Visit the Childhood Home of Dr. Howard Thurman, in Daytona Beach, and be sure to read the Florida Historic Marker which is located in the front yard.
- Dr. Howard Thurman Childhood Home
- 614 Whitehall Street
- Daytona Beach, FL 32114
- 386-258-7514
- Open: Wednesday through Saturday noon until 5:00p.m.
A Spiritual and Intellectual Pioneer

Courtesy Florida Memory
Howard Thurman was born in West Palm Beach, Florida in 1899 and the family relocated to Daytona Beach the following year. Early on, he developed a kinship with nature and a “hunger of the heart”–a curiosity into the meaning of life. He found refuge during times of loneliness and trepidation in an old oak tree in his back yard. It was while young Howard stood with his back placed firmly against the tree that he first felt the unity of all living things and engaged in what he would later call, “the religious experience.”
When Thurman was seven years old, his father died of pneumonia and his mother took on a job as a domestic., so he mainly was raised by a strong and affirming grandmother. She was a former slave who had a profound influence on what would become an essential part of Thurman’s thought–that if theology is to have any validity, it must justly deal with one’s life situation and must affirm one’s worth as a child of God.
One of Thurman’s family friends and early influences was Mary McLeod Bethune, who started a school for African American girls in Daytona Beach in 1904., which later became Bethune-Cookman University. Bethune was an educational role model for Thurman. Later in life, he delivered the eulogy at her funeral in 1955.
Florida Historic Marker
Historic Childhood Home of Dr. Howard Thurman
Side One
Born in West Palm Beach in 1899, Dr. Howard Washington Thurman spent much of his childhood in this house. Built circa 1888, the house was owned by Nancy Ambrose, Thurman’s maternal grandmother, a former slave whose faith influenced his own. At the age of one, Thurman moved with his family to live with his grandmother in Daytona Beach. Family friend Dr. Mary McLeod Bethune was a mentor to Thurman, and her work in African American education influenced him greatly. While in Daytona, he was able to finish the 8th grade, an opportunity rarely afforded to African Americans in the area at that time. Thurman moved to Jacksonville to attend secondary school at the Florida Baptist Academy. He continued his education at Morehouse College in Atlanta, Georgia, and was graduated in 1923 as valedictorian. In 1925, he was ordained as a Baptist minister after completing seminary training at the Colgate-Rochester School of Divinity in New York. The school only accepted two black students per year. In the late 1920s, Thurman transitioned from student to teacher, working at multiple religious and educational institutions. In 1929, he returned to Atlanta to serve as the Director of Religious Life at Morehouse College.
(Continued on Other Side)
Side Two
(Continued from Other Side)
From 1932 until 1944, Thurman served as the first Dean of Rankin Chapel at Howard University, where he became of the most influential early voices sharing the nonviolent philosophy of the modern Civil Rights Movement in America. In a 1935 pilgrimage to India, Thurman led the first African American delegation to meet with nonviolent resistance leader Mahatma Gandhi. This experience led him in 1944 to cofound the Church for the Fellowship of All Peoples in San Francisco, California. It is an interracial and interdenominational Christian church, described by Thurman as “a pilot development of the integrated church movement in America.” Thurman published his most famous book, Jesus and the Disinherited, in 1949, a work that would go on to influence a host of activists and leaders in the Civil Rights Movement, including a young Martin Luther King, Jr. In 1953, Harold C. Case, the president of the predominantly-white Boston University, appointed Thurman as the first black Dean of Marsh Chapel. He served in the position until 1965. As a result of Thurman’s contributions to education, African American civil rights, and religious integration, this house was listed on the National Register of Historic Places in 1990.

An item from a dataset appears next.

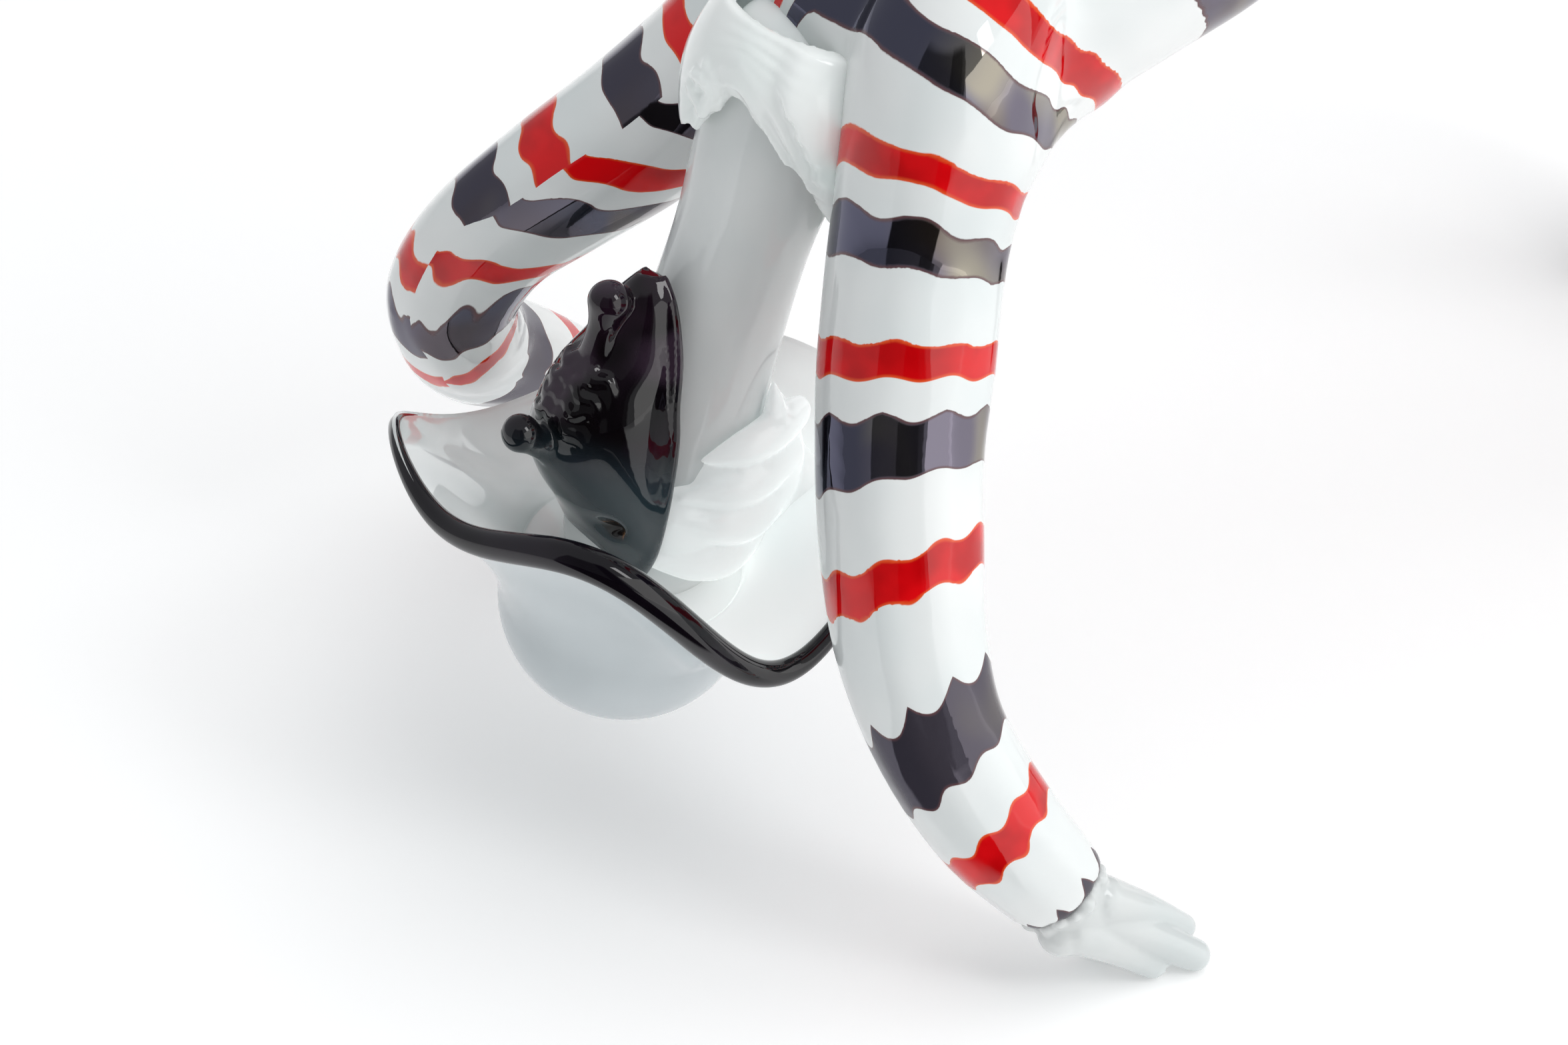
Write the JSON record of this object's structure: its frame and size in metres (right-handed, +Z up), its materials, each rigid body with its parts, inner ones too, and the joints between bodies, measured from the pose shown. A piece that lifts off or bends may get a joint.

Sponsored by New Birth Corporation, Inc. and the Florida Department of State
F-1046 2018
Learn more about local African American history by downloading and following the Daytona Beach Black Heritage Trail booklet. This free booklet contains 18 stops and will lead you to little known, as well as the more widely known, spots throughout Daytona Beach that are important to our local history.
Below are a few images I took of the exterior of the Historic Childhood Home of Dr. Howard Thurman. Unfortunately, I stopped by on a day when they weren’t scheduled to be open. I will need to correct that soon.
Florida Marker Program
The Florida Historical Marker Program is one of the Division of Historical Resources’ most popular and visible public history programs. It is designed to raise public awareness of Florida’s rich cultural history and to enhance the enjoyment of our historic sites by citizens and tourists. These markers allow us to tell the stories of the places and people who created the Florida that we all enjoy today, by identifying the churches, schools, archaeological sites, battlefields and homes that represent our past.